▶ **Written request**
Exactly and only the lines from the one containing "for piece in" through the one containing "if empty is" are to be repeated, both ends included.

▶ **Source material**
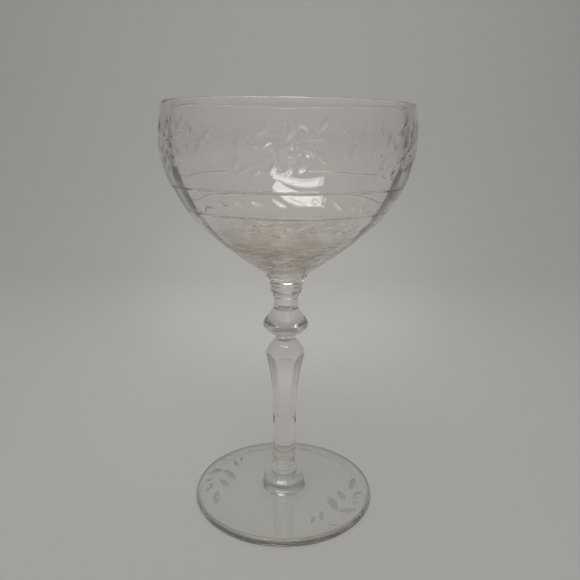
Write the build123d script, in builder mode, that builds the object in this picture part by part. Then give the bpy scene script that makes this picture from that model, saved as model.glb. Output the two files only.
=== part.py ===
"""Saucer champagne glass: an optic bowl on a ringed and knopped stem with a fluted baluster and a round foot.

Origin at the centre of the resting ring, +Z up along the glass's axis. Millimetres.
"""
from build123d import *
import os

# Overall sizes
overall_height = 158.0
rim_radius = 45.0
bowl_radius = 46.5
foot_radius = 36.8

# Heights where one worked piece of glass is joined to the next
bowl_joint = 95.4
collar_joint = 85.4
knop_joint = 69.6
stem_joint = 16.3
button_joint = 6.4

# Joint radii
bowl_joint_radius = 7.8
neck_radius = 4.7
waist_radius = 4.05
shaft_radius = 4.65
button_joint_radius = 8.1

# Bowl
widest_height = 146.4
rim_wall = 1.2
widest_wall = 1.4
bowl_floor = 98.2
cut_line_heights = (121.3, 129.8)
cut_line_width = 0.9
cut_line_depth = 0.3

# Knop
knop_radius = 8.8

# Stem
baluster_radius = 7.6
baluster_height = 62.8
shoulder_top = 68.9
taper_foot = (4.75, 40.0)
shaft_top = 30.0
flute_count = 6
flute_reach = 12.0
flute_low = (4.95, 31.0)
flute_high = (8.2, 65.6)

# Foot
foot_edge_top = 3.6
foot_edge_round = 1.6
foot_edge_middle = 1.7
foot_hollow = 1.2
foot_cone_top = (11.5, 4.5)
rest_ring_inner = 33.6
rest_ring_outer = 35.4


def bezier_radius_at(points, height):
    """Radius of a cubic Bezier outline (radius, height) where it passes a given height."""
    low, high = 0.0, 1.0
    for _ in range(40):
        t = (low + high) / 2
        weights = ((1 - t) ** 3, 3 * t * (1 - t) ** 2, 3 * t * t * (1 - t), t ** 3)
        if sum(w * p[1] for w, p in zip(weights, points)) < height:
            low = t
        else:
            high = t
    return sum(w * p[0] for w, p in zip(weights, points))


os.makedirs("parts", exist_ok=True)

# Bowl: a thin revolved shell that swells from the joint to its widest height, then draws in to the rim
bowl_low_outline = (
    (bowl_joint_radius, bowl_joint),
    (22.6, 105.5),
    (bowl_radius, 120.6),
    (bowl_radius, widest_height),
)
bowl_high_outline = (
    (bowl_radius, widest_height),
    (bowl_radius, 150.0),
    (rim_radius + 0.9, 154.0),
    (rim_radius, overall_height - rim_wall / 2),
)
bowl_inner_high_outline = (
    (rim_radius - rim_wall, overall_height - rim_wall / 2),
    (rim_radius - rim_wall + 0.9, 154.0),
    (bowl_radius - widest_wall, 150.0),
    (bowl_radius - widest_wall, widest_height),
)
bowl_inner_low_outline = (
    (bowl_radius - widest_wall, widest_height),
    (bowl_radius - widest_wall, 120.4),
    (14.0, bowl_floor),
    (0, bowl_floor),
)

with BuildPart() as bowl:
    with BuildSketch(Plane.XZ):
        with BuildLine():
            Bezier(*bowl_low_outline)
            Bezier(*bowl_high_outline)
            ThreePointArc(
                bowl_high_outline[3],
                (rim_radius - rim_wall / 2, overall_height),
                bowl_inner_high_outline[0],
            )
            Bezier(*bowl_inner_high_outline)
            Bezier(*bowl_inner_low_outline)
            Polyline((0, bowl_floor), (0, bowl_joint), bowl_low_outline[0])
        make_face()
    revolve(axis=Axis.Z)
    # Two fine V-shaped lines cut round the outside
    with BuildSketch(Plane.XZ):
        for line_height in cut_line_heights:
            line_radius = bezier_radius_at(bowl_low_outline, line_height)
            with BuildLine():
                Polyline(
                    (line_radius - cut_line_depth, line_height),
                    (line_radius + 1.5, line_height + cut_line_width),
                    (line_radius + 1.5, line_height - cut_line_width),
                    close=True,
                )
            make_face()
    revolve(axis=Axis.Z, mode=Mode.SUBTRACT)
bowl.part.label = "bowl"

# Ring collar: four flared lips, each wider than the one below it
collar_outline = (
    (neck_radius, collar_joint),
    (neck_radius, 86.0),
    (5.3, 86.7),
    (5.0, 87.4),
    (6.2, 88.5),
    (6.3, 89.6),
    (5.9, 90.6),
    (6.5, 91.4),
    (6.4, 92.2),
    (8.1, 94.7),
    (bowl_joint_radius, bowl_joint),
)

with BuildPart() as ring_collar:
    with BuildSketch(Plane.XZ):
        with BuildLine():
            FilletPolyline(*collar_outline, radius=0.2)
            Polyline(collar_outline[-1], (0, bowl_joint), (0, collar_joint), collar_outline[0])
        make_face()
    revolve(axis=Axis.Z)
ring_collar.part.label = "ring_collar"

# Knop: a short neck over a double cone with a narrow rounded girdle, down to the waist
knop_outline = (
    (neck_radius, collar_joint),
    (neck_radius, 82.1),
    (knop_radius, 76.1),
    (knop_radius, 74.3),
    (6.5, 72.0),
    (waist_radius, 70.6),
    (waist_radius, knop_joint),
)

with BuildPart() as knop:
    with BuildSketch(Plane.XZ):
        with BuildLine():
            FilletPolyline(*knop_outline, radius=0.5)
            Polyline(knop_outline[-1], (0, knop_joint), (0, collar_joint), knop_outline[0])
        make_face()
    revolve(axis=Axis.Z)
knop.part.label = "knop"

# Baluster stem: shoulder, bulb and taper into a straight shaft, with six long flutes cut into it
shoulder_outline = (
    (waist_radius, shoulder_top),
    (5.4, 67.9),
    (baluster_radius, 65.2),
    (baluster_radius, baluster_height),
)
taper_outline = (
    (baluster_radius, baluster_height),
    (7.5, 60.5),
    (4.9, 52.0),
    taper_foot,
)
# A flute's floor, as its distance from the axis: it runs out of the shaft below and of the bulb above
flute_floor = (flute_low, (4.2, 36.5), (4.22, 44.5), (4.85, 52.4), (6.2, 60.1), flute_high)

with BuildPart() as baluster_stem:
    with BuildSketch(Plane.XZ):
        with BuildLine():
            Line((waist_radius, knop_joint), shoulder_outline[0])
            Bezier(*shoulder_outline)
            Bezier(*taper_outline)
            Polyline(taper_foot, (shaft_radius, shaft_top), (shaft_radius, stem_joint))
            Polyline((shaft_radius, stem_joint), (0, stem_joint), (0, knop_joint), (waist_radius, knop_joint))
        make_face()
    revolve(axis=Axis.Z)
    with BuildSketch(Plane.XZ):
        with BuildLine():
            Spline(*flute_floor)
            Polyline(flute_high, (flute_reach, flute_high[1]), (flute_reach, flute_low[1]), flute_low)
        make_face()
    flute_cutter = extrude(amount=baluster_radius, both=True, mode=Mode.PRIVATE)
    with PolarLocations(0, flute_count, start_angle=-90):
        add(flute_cutter, mode=Mode.SUBTRACT)
baluster_stem.part.label = "baluster_stem"

# Foot button: a flared ring, a groove, and a flattened ball that stands on the foot
button_outline = (
    (shaft_radius, stem_joint),
    (shaft_radius, 15.2),
    (5.6, 12.6),
    (5.6, 11.5),
    (4.9, 10.7),
    (5.3, 10.1),
    (6.8, 9.5),
    (8.35, 8.1),
    (8.35, 7.0),
    (button_joint_radius, button_joint),
)

with BuildPart() as foot_button:
    with BuildSketch(Plane.XZ):
        with BuildLine():
            FilletPolyline(*button_outline, radius=0.2)
            Polyline(button_outline[-1], (0, button_joint), (0, stem_joint), button_outline[0])
        make_face()
    revolve(axis=Axis.Z)
foot_button.part.label = "foot_button"

# Foot: a shallow cone with a rounded edge, hollowed a little underneath so that it rests on a narrow ring
with BuildPart() as foot:
    with BuildSketch(Plane.XZ):
        with BuildLine():
            Bezier((button_joint_radius, button_joint), (8.4, 5.3), (9.6, 4.7), foot_cone_top)
            Line(foot_cone_top, (foot_radius - foot_edge_round, foot_edge_top))
            ThreePointArc(
                (foot_radius - foot_edge_round, foot_edge_top),
                (foot_radius, foot_edge_middle),
                (rest_ring_outer, 0),
            )
            Line((rest_ring_outer, 0), (rest_ring_inner, 0))
            Bezier((rest_ring_inner, 0), (31.0, 0.9), (16.0, foot_hollow), (0, foot_hollow))
            Polyline((0, foot_hollow), (0, button_joint), (button_joint_radius, button_joint))
        make_face()
    revolve(axis=Axis.Z)
foot.part.label = "foot"

for piece in (bowl, ring_collar, knop, baluster_stem, foot_button, foot):
    export_step(piece.part, f"parts/{piece.part.label}.step")
    print(piece.part.label, round(piece.part.volume / 1000, 3), "cm3")
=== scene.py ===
# %% [markdown]
# # A saucer champagne glass in Blender
# The real glass was made hot, in six gathers of clear glass that are fused into one: a bowl blown into a
# ribbed mould, a collar of stacked rings, a neck with a double-cone knop, a pressed baluster with six
# flutes, a small button, and a flat foot. When it was cold, an engraver held it against turning wheels and
# cut two fine lines and sprays of leaves into it. The CAD model gives the places and sizes. This lesson
# gives every piece its true surface and its glass.

import bpy
import math
import numpy as np
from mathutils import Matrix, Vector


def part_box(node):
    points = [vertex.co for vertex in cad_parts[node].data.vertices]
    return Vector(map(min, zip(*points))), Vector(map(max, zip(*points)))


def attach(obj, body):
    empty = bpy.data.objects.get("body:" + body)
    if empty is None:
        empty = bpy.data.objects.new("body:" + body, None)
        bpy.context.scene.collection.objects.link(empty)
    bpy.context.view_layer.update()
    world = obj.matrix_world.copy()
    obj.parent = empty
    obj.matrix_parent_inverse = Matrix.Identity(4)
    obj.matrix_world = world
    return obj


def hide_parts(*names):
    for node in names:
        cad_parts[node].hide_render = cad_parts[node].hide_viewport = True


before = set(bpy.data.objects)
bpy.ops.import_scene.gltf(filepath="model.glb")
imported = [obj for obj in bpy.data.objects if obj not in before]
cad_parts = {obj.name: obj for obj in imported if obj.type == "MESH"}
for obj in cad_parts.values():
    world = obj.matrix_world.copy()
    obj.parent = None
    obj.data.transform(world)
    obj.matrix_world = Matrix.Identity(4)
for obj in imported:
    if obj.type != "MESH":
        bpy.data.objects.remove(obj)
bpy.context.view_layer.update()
MM = 0.001
print("nodes:", sorted(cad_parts))

# %% [markdown]
# ## Heights from the frame
# Each piece starts and ends where its CAD node does, so the joints are read from the nodes' boxes. Outlines
# below are written in millimetres, as (radius, height), because that is how a glass maker's drawing is
# written.

# %% Read the joints' heights
def reach(node):
    """Lowest height, highest height and largest radius of a CAD node, in millimetres."""
    low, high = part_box(node)
    return low.z / MM, high.z / MM, high.x / MM


FOOT_LOW, FOOT_TOP, FOOT_RADIUS = reach("foot")
BUTTON_LOW, BUTTON_TOP, BUTTON_RADIUS = reach("foot_button")
STEM_LOW, STEM_TOP, BALUSTER_RADIUS = reach("baluster_stem")
KNOP_LOW, KNOP_TOP, KNOP_RADIUS = reach("knop")
COLLAR_LOW, COLLAR_TOP, COLLAR_RADIUS = reach("ring_collar")
BOWL_LOW, BOWL_TOP, BOWL_RADIUS = reach("bowl")
NECK_RADIUS = 4.7
WAIST_RADIUS = 4.05
SHAFT_RADIUS = 4.65
BUTTON_JOINT = 8.1
print("glass is", round(BOWL_TOP - FOOT_LOW, 1), "mm tall,", round(2 * BOWL_RADIUS, 1), "mm wide")

# %% [markdown]
# ## Outlines
# A turned shape is one outline spun about the axis. Long swells are cubic Bezier curves, and the small
# rings are straight facets with softened corners, as fire leaves them. Both are then stepped evenly along
# their length, so that the mesh has quads of one size.

# %% Helpers that draw an outline
def bezier(*corners, count=120):
    """Cubic Bezier: the four corners weighted by (1-t)^3, 3t(1-t)^2, 3t^2(1-t) and t^3, for t from 0 to 1."""
    t = np.linspace(0, 1, count)[:, None]
    weights = np.hstack([(1 - t) ** 3, 3 * t * (1 - t) ** 2, 3 * t**2 * (1 - t), t**3])
    return weights @ np.array(corners, float)


def softened(*corners, cut=0.3, count=7):
    """Straight facets through corners, where each inner corner p gives way to the curve
    (1-t)^2 a + 2t(1-t) p + t^2 b. Here a and b are on the two facets, `cut` away from p, or at 0.45 of
    a facet that is too short for that."""
    corners = np.array(corners, float)
    t = np.linspace(0, 1, count)[:, None]
    parts = [corners[:1]]
    for before, corner, after in zip(corners[:-2], corners[1:-1], corners[2:]):
        ends = []
        for other in (before, after):
            length = np.linalg.norm(other - corner)
            ends.append(corner + (other - corner) * min(cut / length, 0.45))
        parts.append((1 - t) ** 2 * ends[0] + 2 * t * (1 - t) * corner + t**2 * ends[1])
    return np.vstack(parts + [corners[-1:]])


def run_along(outline):
    """Length run so far at each point: the sum of the distances between neighbours."""
    return np.concatenate([[0], np.cumsum(np.linalg.norm(np.diff(outline, axis=0), axis=1))])


def stepped(outline, step, fine_heights=(), reach=0.0, fine_step=0.1):
    """The same line in even steps, with each coordinate as a function of the length run so far. Within
    `reach` of the fine heights the steps are `fine_step` instead."""
    run = run_along(outline)
    keep = np.concatenate([[True], np.diff(run) > 1e-6])
    places = np.linspace(0, run[-1], max(int(round(run[-1] / step)), 2) + 1)
    for height in fine_heights:
        middle = np.interp(height, outline[:, 1], run)
        near = middle + np.arange(-reach, reach + fine_step / 2, fine_step)
        places = np.sort(np.concatenate([places[np.abs(places - middle) > reach + fine_step], near]))
    return np.column_stack([np.interp(places, run[keep], outline[keep, i]) for i in (0, 1)])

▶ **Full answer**
for piece in (bowl, ring_collar, knop, baluster_stem, foot_button, foot):
    export_step(piece.part, f"parts/{piece.part.label}.step")
    print(piece.part.label, round(piece.part.volume / 1000, 3), "cm3")
=== scene.py ===
# %% [markdown]
# # A saucer champagne glass in Blender
# The real glass was made hot, in six gathers of clear glass that are fused into one: a bowl blown into a
# ribbed mould, a collar of stacked rings, a neck with a double-cone knop, a pressed baluster with six
# flutes, a small button, and a flat foot. When it was cold, an engraver held it against turning wheels and
# cut two fine lines and sprays of leaves into it. The CAD model gives the places and sizes. This lesson
# gives every piece its true surface and its glass.

import bpy
import math
import numpy as np
from mathutils import Matrix, Vector


def part_box(node):
    points = [vertex.co for vertex in cad_parts[node].data.vertices]
    return Vector(map(min, zip(*points))), Vector(map(max, zip(*points)))


def attach(obj, body):
    empty = bpy.data.objects.get("body:" + body)
    if empty is None:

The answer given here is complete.